Set down the whole listing verbatim.

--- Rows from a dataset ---
# # # # #

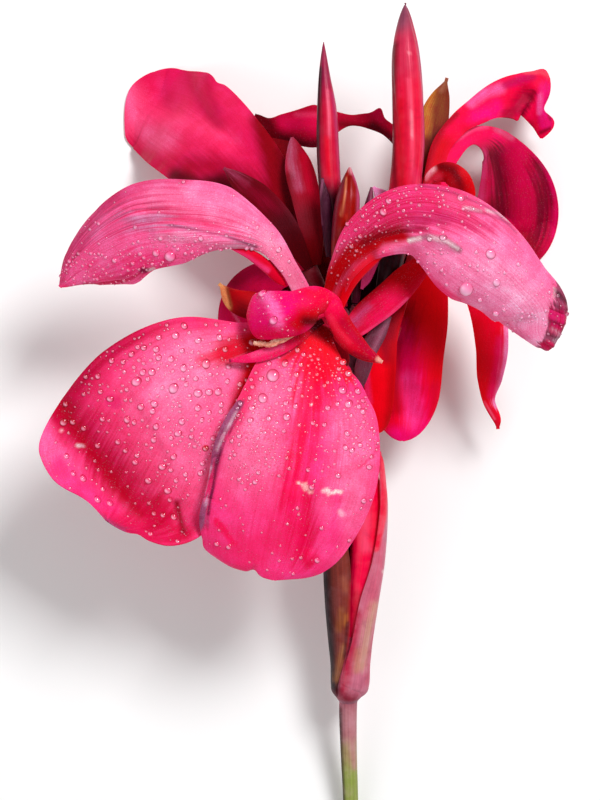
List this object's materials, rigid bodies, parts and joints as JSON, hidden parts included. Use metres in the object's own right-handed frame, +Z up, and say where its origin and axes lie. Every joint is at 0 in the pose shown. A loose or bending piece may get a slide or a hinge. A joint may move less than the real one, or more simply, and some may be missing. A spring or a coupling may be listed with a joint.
{
  "type": "canna lily flower stem",
  "caption": "Cut flowering stem of a canna lily, laid down: stem, bracts, pink-red flowers with broad staminodes, narrow petals and pointed buds, wet with dew",
  "frame": {"origin": "on the surface that the stem lies on, below the middle of its whole outline", "axes": "+X across the flowers to the right as seen from above, +Y from the cut end towards the bud tips, +Z up from the surface, towards someone who looks down on the open flower"},
  "size_m": [0.1496, 0.2566, 0.069],
  "materials": {
    "stem": "waxy green skin flushed mauve",
    "bract_mauve": "matt bloom over a ribbed skin",
    "bract_brown": "dry, faintly ribbed",
    "bract_pink": "satin",
    "flower_tube": "matt bloom",
    "petal_pink": "satin petal with fine veins",
    "petal_rose": "satin petal with fine veins",
    "petal_crimson": "satin petal",
    "petal_maroon": "satin petal",
    "petal_tan": "dry petal",
    "anther": "matt, dusted with pollen",
    "bud_red": "smooth waxy skin",
    "bud_dark": "smooth waxy skin",
    "dew": "clear water"
  },
  "bodies": {
    "root": {"stem": "stem", "bract_right": "bract_mauve", "bract_left": "bract_brown", "inner_bract": "bract_pink", "front_tube": "flower_tube", "front_labellum": "petal_pink", "front_staminode_lower": "petal_pink", "front_staminode_upper_left": "petal_pink", "front_staminode_upper_right": "petal_pink", "front_stamen": "petal_rose", "front_stamen_lobe": "petal_crimson", "front_anther": "anther", "front_style": "petal_rose", "front_petal_left": "petal_crimson", "front_petal_right": "petal_crimson", "front_petal_back": "petal_crimson", "left_tube": "flower_tube", "left_staminode": "petal_rose", "left_labellum": "petal_maroon", "left_petal_upper": "petal_crimson", "left_petal_side": "petal_maroon", "right_tube": "flower_tube", "right_staminode_arching": "petal_maroon", "right_staminode_curled": "petal_rose", "right_staminode_broad": "petal_maroon", "right_staminode_hanging": "petal_rose", "right_labellum": "petal_crimson", "right_stamen": "petal_crimson", "right_petal_tan": "petal_tan", "right_petal_pink": "petal_pink", "bud_tall": "bud_red", "bud_thin": "bud_dark", "bud_small": "bud_dark", "bud_tip": "bud_dark"}
  },
  "joints": []
}
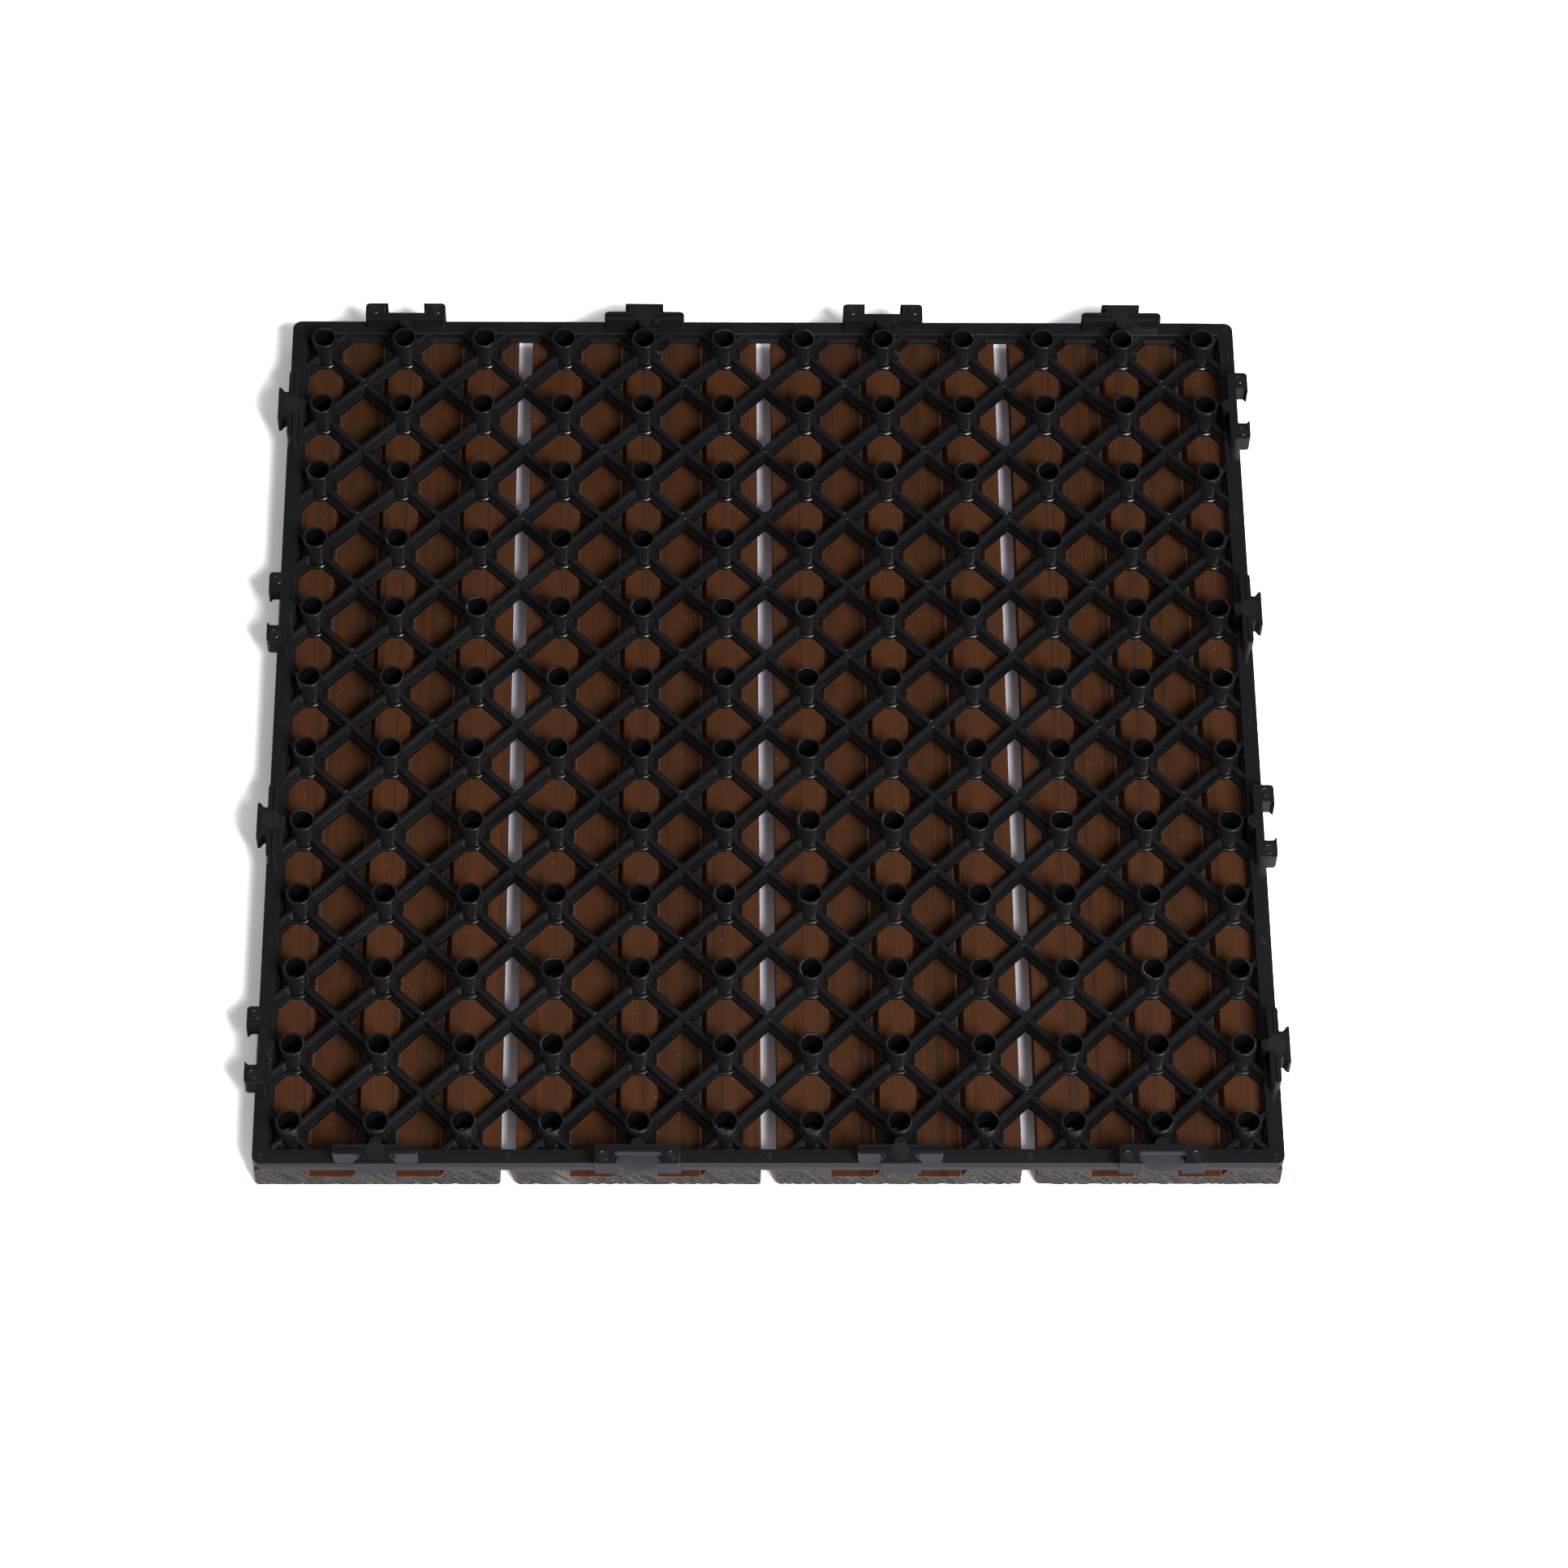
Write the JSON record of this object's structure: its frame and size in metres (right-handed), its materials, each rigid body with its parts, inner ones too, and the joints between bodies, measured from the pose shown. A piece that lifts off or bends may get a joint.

# # # # #

--- Written response ---
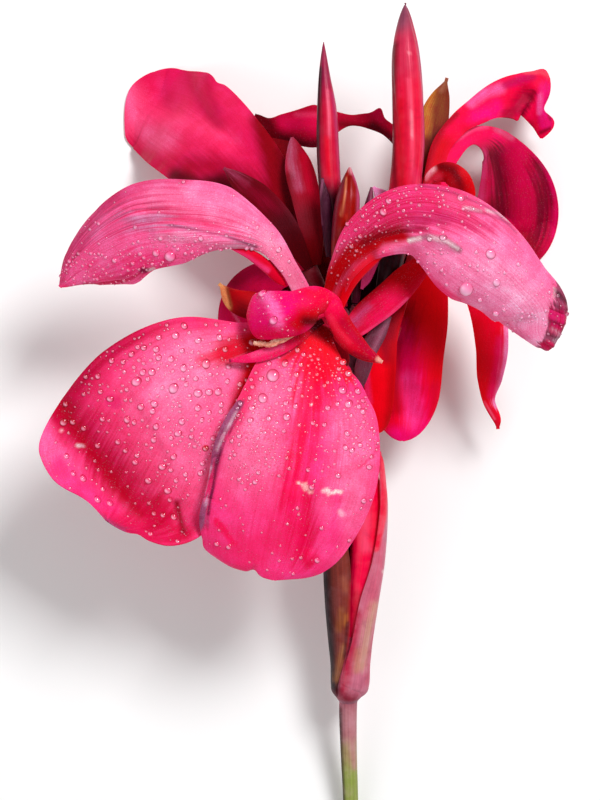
List this object's materials, rigid bodies, parts and joints as JSON, hidden parts included. Use metres in the object's own right-handed frame, +Z up, and say where its origin and axes lie. Every joint is at 0 in the pose shown. A loose or bending piece may get a slide or a hinge. A joint may move less than the real one, or more simply, and some may be missing. A spring or a coupling may be listed with a joint.
{
  "type": "canna lily flower stem",
  "caption": "Cut flowering stem of a canna lily, laid down: stem, bracts, pink-red flowers with broad staminodes, narrow petals and pointed buds, wet with dew",
  "frame": {"origin": "on the surface that the stem lies on, below the middle of its whole outline", "axes": "+X across the flowers to the right as seen from above, +Y from the cut end towards the bud tips, +Z up from the surface, towards someone who looks down on the open flower"},
  "size_m": [0.1496, 0.2566, 0.069],
  "materials": {
    "stem": "waxy green skin flushed mauve",
    "bract_mauve": "matt bloom over a ribbed skin",
    "bract_brown": "dry, faintly ribbed",
    "bract_pink": "satin",
    "flower_tube": "matt bloom",
    "petal_pink": "satin petal with fine veins",
    "petal_rose": "satin petal with fine veins",
    "petal_crimson": "satin petal",
    "petal_maroon": "satin petal",
    "petal_tan": "dry petal",
    "anther": "matt, dusted with pollen",
    "bud_red": "smooth waxy skin",
    "bud_dark": "smooth waxy skin",
    "dew": "clear water"
  },
  "bodies": {
    "root": {"stem": "stem", "bract_right": "bract_mauve", "bract_left": "bract_brown", "inner_bract": "bract_pink", "front_tube": "flower_tube", "front_labellum": "petal_pink", "front_staminode_lower": "petal_pink", "front_staminode_upper_left": "petal_pink", "front_staminode_upper_right": "petal_pink", "front_stamen": "petal_rose", "front_stamen_lobe": "petal_crimson", "front_anther": "anther", "front_style": "petal_rose", "front_petal_left": "petal_crimson", "front_petal_right": "petal_crimson", "front_petal_back": "petal_crimson", "left_tube": "flower_tube", "left_staminode": "petal_rose", "left_labellum": "petal_maroon", "left_petal_upper": "petal_crimson", "left_petal_side": "petal_maroon", "right_tube": "flower_tube", "right_staminode_arching": "petal_maroon", "right_staminode_curled": "petal_rose", "right_staminode_broad": "petal_maroon", "right_staminode_hanging": "petal_rose", "right_labellum": "petal_crimson", "right_stamen": "petal_crimson", "right_petal_tan": "petal_tan", "right_petal_pink": "petal_pink", "bud_tall": "bud_red", "bud_thin": "bud_dark", "bud_small": "bud_dark", "bud_tip": "bud_dark"}
  },
  "joints": []
}
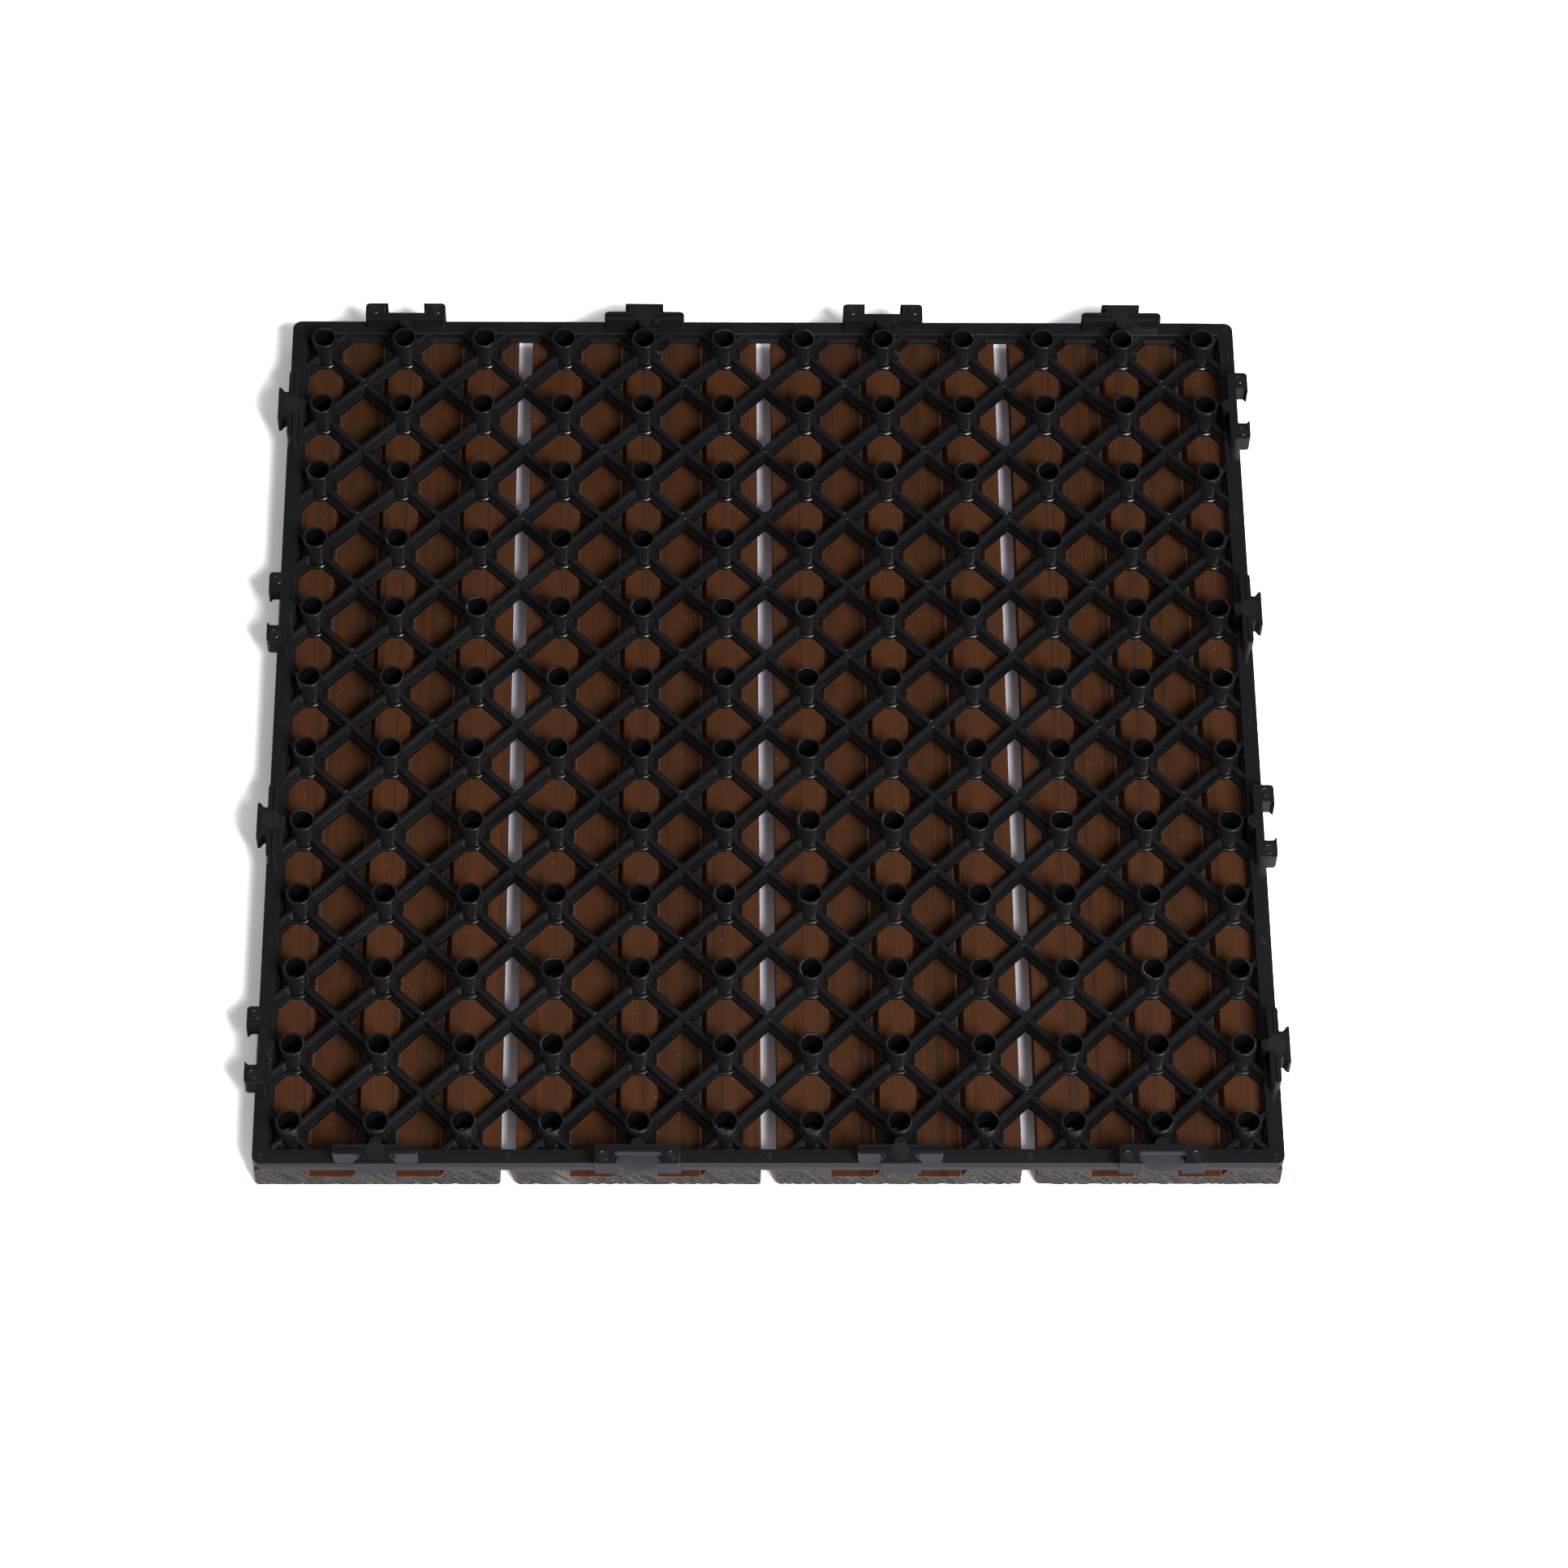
Write the JSON record of this object's structure: its frame and size in metres (right-handed), its materials, each rigid body with its parts, inner ones too, and the joints between bodies, measured from the pose shown. A piece that lifts off or bends may get a joint.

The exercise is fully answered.